Edward I. George, Universal Furniture Professor Emeritus of Statistics and Data Science, Wharton, University of Pennsylvania


Talk Title: “The Remarkable Flexibility of BART”

Abstract: For the canonical regression setup where one wants to discover the relationship between Y and a p-dimensional vector x, BART (Bayesian Additive Regression Trees) approximates the conditional mean E[Y|x] with a sum of regression trees model, where each tree is constrained by a regularization prior to be a weak learner.  Fitting and inference are accomplished via a scalable iterative Bayesian backfitting MCMC algorithm that generates samples from a posterior.  Effectively, BART is a nonparametric Bayesian regression approach which uses dimensionally adaptive random basis elements.  Motivated by ensemble methods in general, and boosting algorithms in particular, BART is defined by a statistical model: a prior and a likelihood.  This approach enables full posterior inference including point and interval estimates of the unknown regression function as well as the marginal effects of potential predictors.

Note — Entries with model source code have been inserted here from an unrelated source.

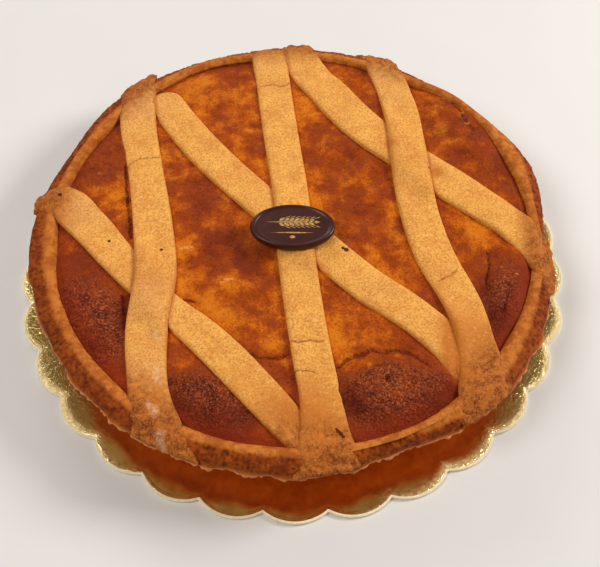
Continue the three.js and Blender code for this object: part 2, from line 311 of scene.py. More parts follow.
FOOT = 110.0
RIM_OUTER = 127.2
RIM_INNER = 117.1
SHELL_STEPS = 1300
# Where the rim and its lip swell or shrink: the angle, how far out, and how far either way. The third
# list is for the ends of the strips, which were trimmed with the rim.
OUTER_BUMPS = [
    (-40, 2.6, 20), (-3, -3.2, 12), (18, 2.8, 12), (52, -1.8, 10), (97, -2, 4), (110, 0.9, 20),
    (137, 2.4, 13), (160, -1.8, 9), (188, 1.3, 12), (240, 1, 16), (272, 1, 7), (291, -1.9, 9),
]  # fmt: skip
INNER_BUMPS = [(40, 3, 15), (57, -1.5, 6), (115, 2.8, 14), (190, -2.2, 40), (295, 1.8, 16)]
END_BUMPS = [(64, 2.2, 4), (90, 1.6, 3), (98, -1.2, 4), (128, 2.6, 3), (138, 1.4, 4), (174, 0.6, 3)]
# The ragged line of the torn edge: waves round the rim, how high, and where they start.
TEARS = [(23, 0.5, 0.4), (37, 0.45, 1.9), (53, 0.4, 4.1)]
# A spot is a place along the wall's section, counted by its points: the torn edge is near 3, the band goes
# from 4 to 6, and the lip from here to 9. In some places the lip reaches further out over the band.
LIP_FROM = 6.35
WIDE_LIP = [(302, 1.1, 20), (34, 1.9, 14)]
# Crumbs and hatches are laid out on a plain drum: its radius, and its height for each spot.
DRUM = 127
DRUM_HEIGHT = 1.6
HATCHES = 330
# No part of the shell goes lower than this, just above the card.
SHELL_LOW = 2.03


def outer_radius(angle):
    return RIM_OUTER + bumps_at(OUTER_BUMPS, angle)


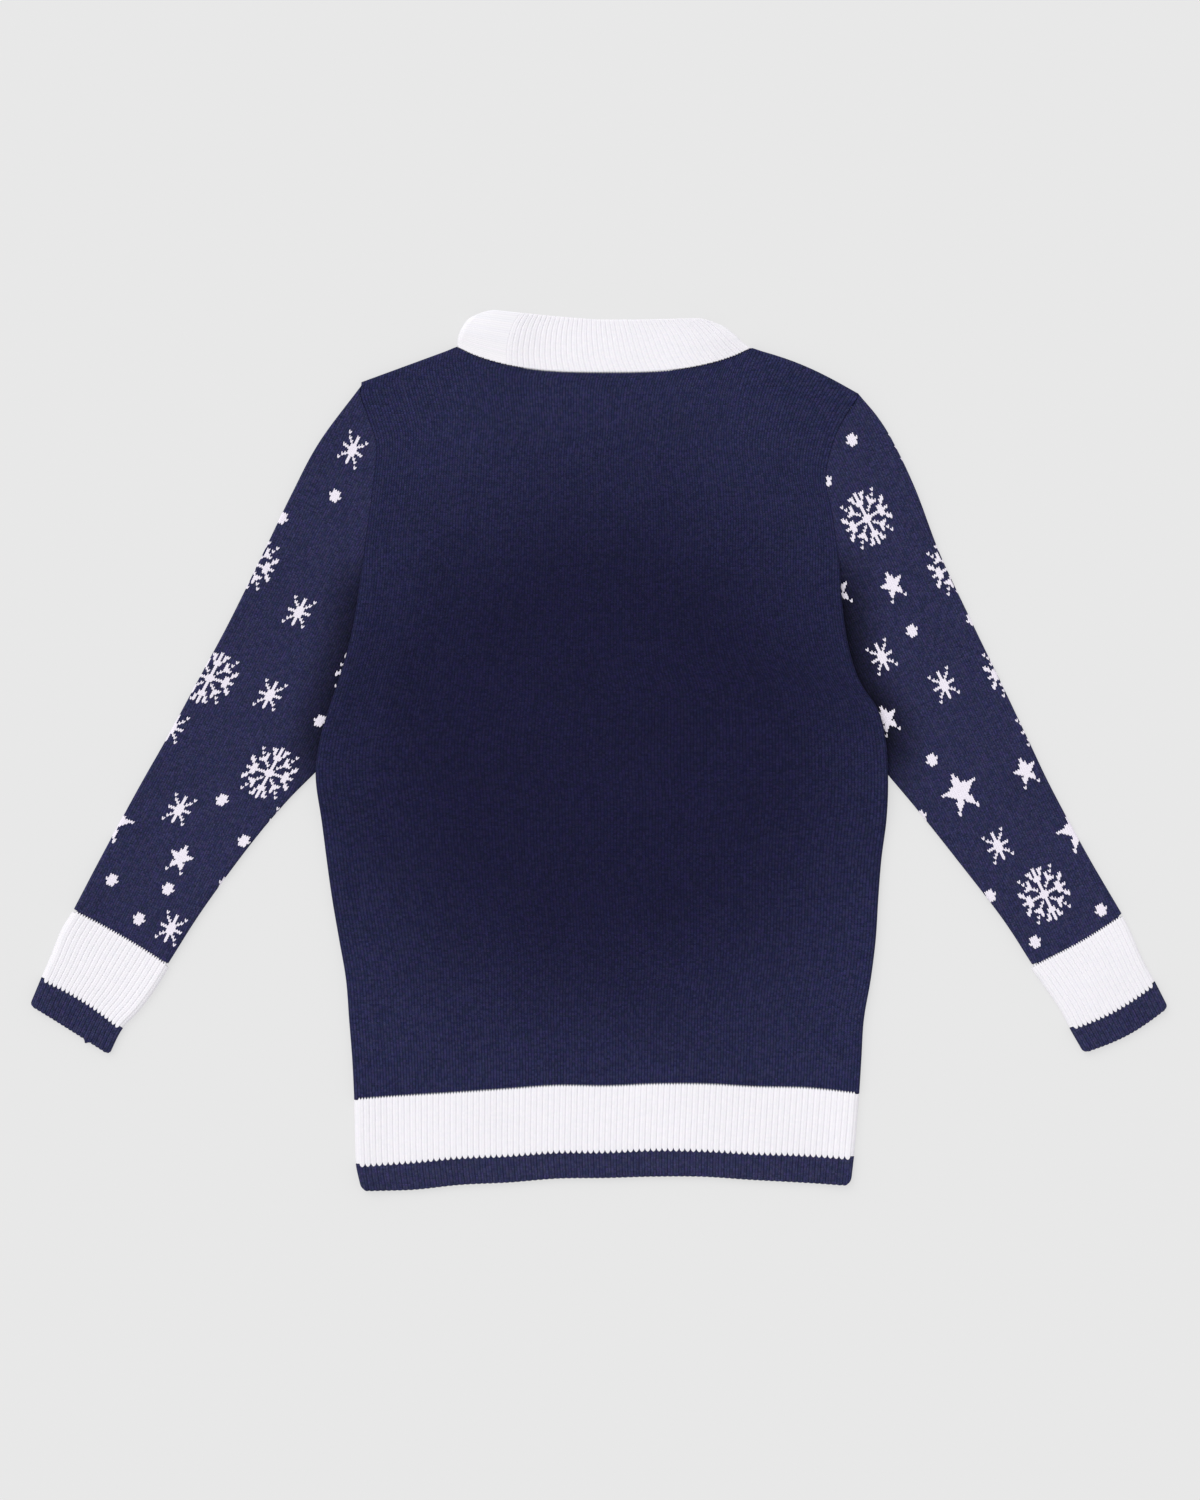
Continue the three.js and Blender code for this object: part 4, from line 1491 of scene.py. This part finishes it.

By keeping track of predictor inclusion frequencies, BART can also be used for model-free variable selection.   To further illustrate the modeling flexibility of BART, we introduce two elaborations, MBART and HBART.   Exploiting the potential monotonicity of E[Y|x] in components of x, MBART incorporates such monotonicity with a multivariate basis of monotone trees, thereby enabling estimation of the decomposition of E[Y|x] into its unique monotone components. To allow for the possibility of heteroscedasticity, HBART incorporates an additional product of regression trees model component for the conditional variance, thereby providing simultaneous inference about both E[Y|x] and Var[Y|x]. (This is joint research with Hugh Chipman, Matt Pratola, Rob McCulloch and Tom Shively).